Creating mind maps has benefits that reach far beyond mastering concepts and studying. Here is a list of some notable benefits of using mind maps:
- Structure and organize information – a central idea is identified at once and followed by associations. It helps students determine which parts to focus on as they flesh out the concept to learn more efficiently.
- Boost comprehension – complex concepts are broken down in simple terms and connected using lines and arrows. This helps students draw some meaning and connections between the words.
- Helps improve memory – using just keywords and arrows allows students to collect and retrieve information more efficiently.
- Supports creative thinking – creating mind maps encourages students to think in a non-linear way and to understand concepts from a broader perspective
- A guide to writing essays – Instead of using outlines, create a mind map of the topic and the topics and subtopics you wish to explore.

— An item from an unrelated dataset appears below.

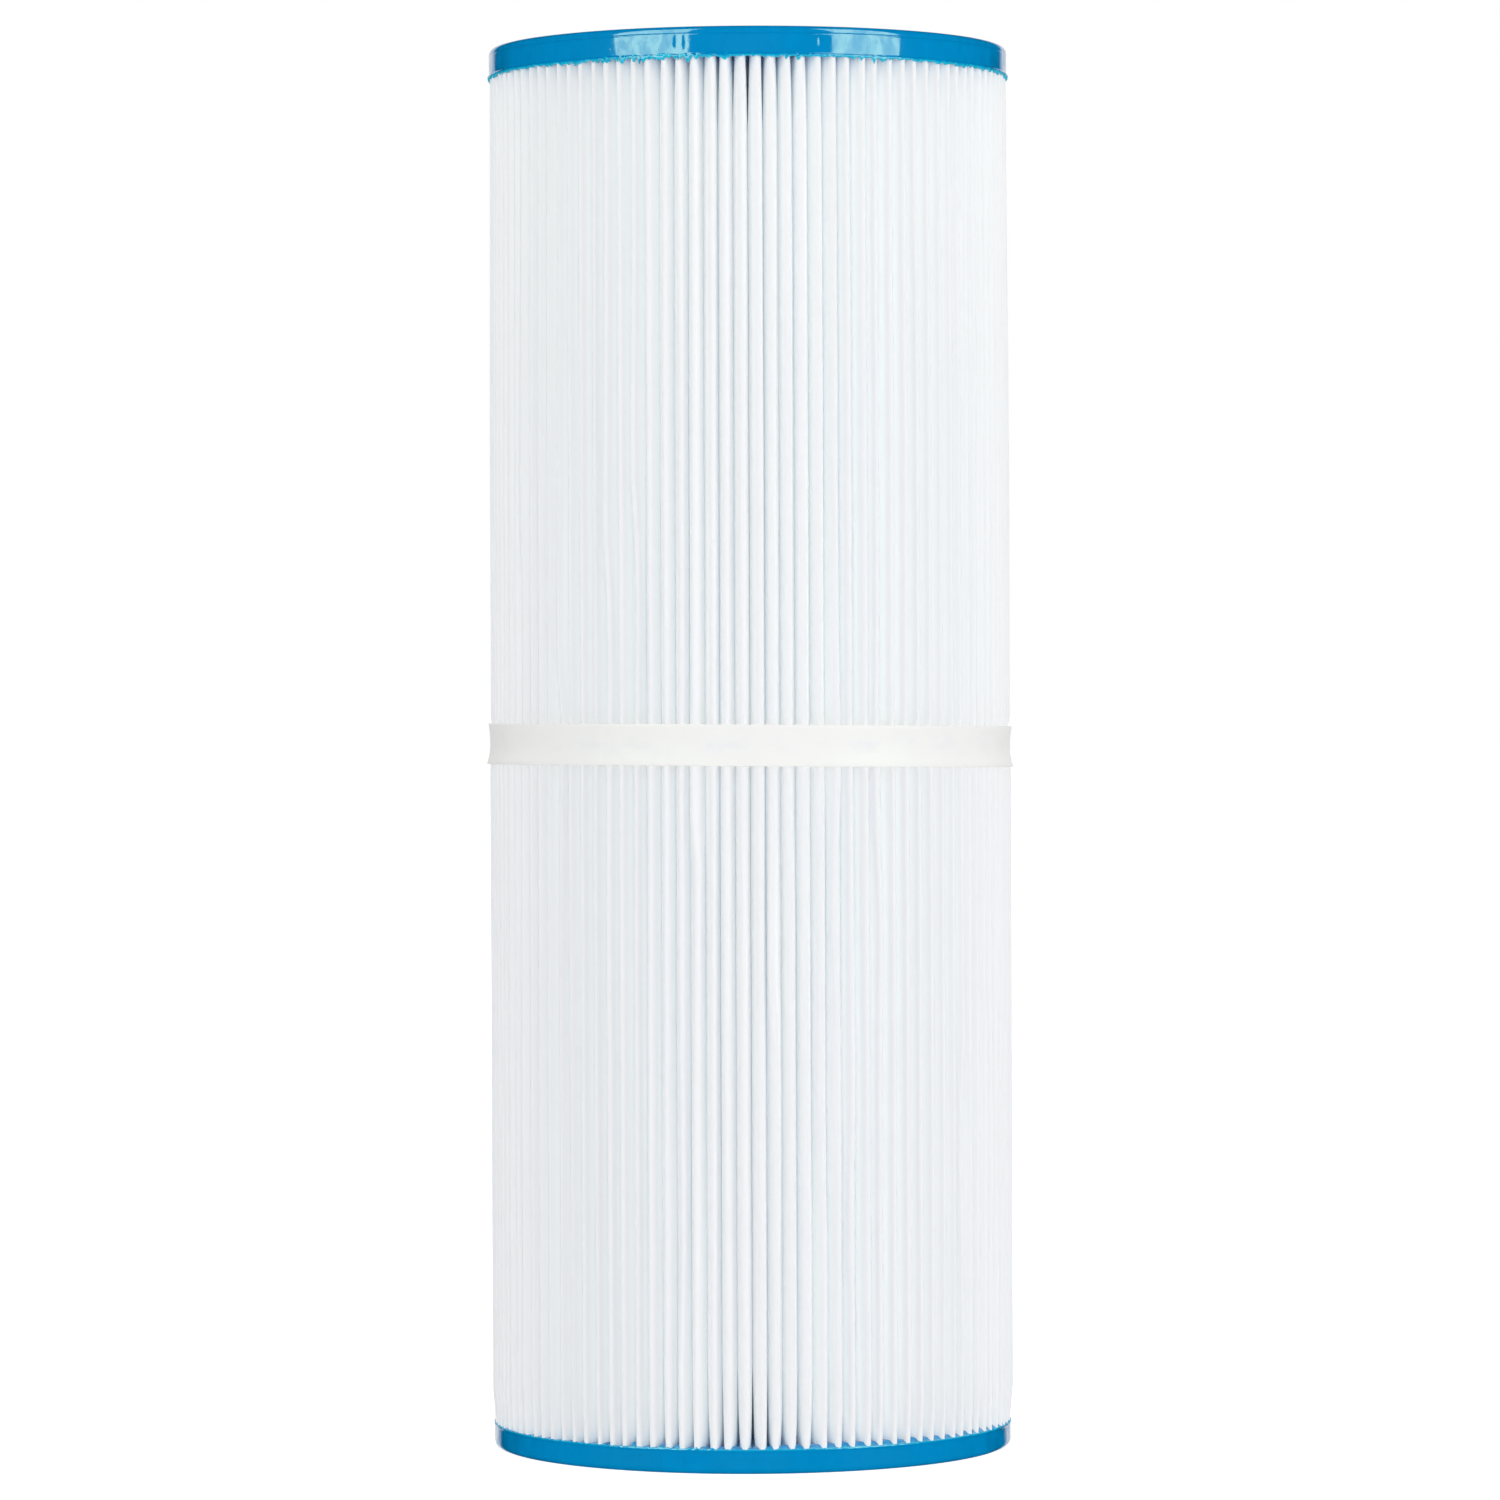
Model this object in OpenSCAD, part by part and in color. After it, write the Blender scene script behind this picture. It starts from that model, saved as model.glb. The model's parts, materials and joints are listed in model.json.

- A helpful learning tool for visual learners – visual learners learn best when notes are colorful and dynamic. Mind maps are an excellent example of this.
Before committing to any sudden changes that relate to one’s study methods, consider the following: your goals, how you learn best, and what is needed. Mind maps, although practical, are but an alternative to the usual note-taking methods. Mind maps are not necessary for everything—if you find that you manage well with linear notes, then there is no need to change that.
Mind maps are versatile. In previous sections, we discussed the benefits of using mind maps and how they can help improve a students’ education inside and outside the classroom.
Use it to help you understand concepts. Use photos, illustrations and colors, but do not get too caught up in it as the most crucial part is the ability to flesh out broader concepts.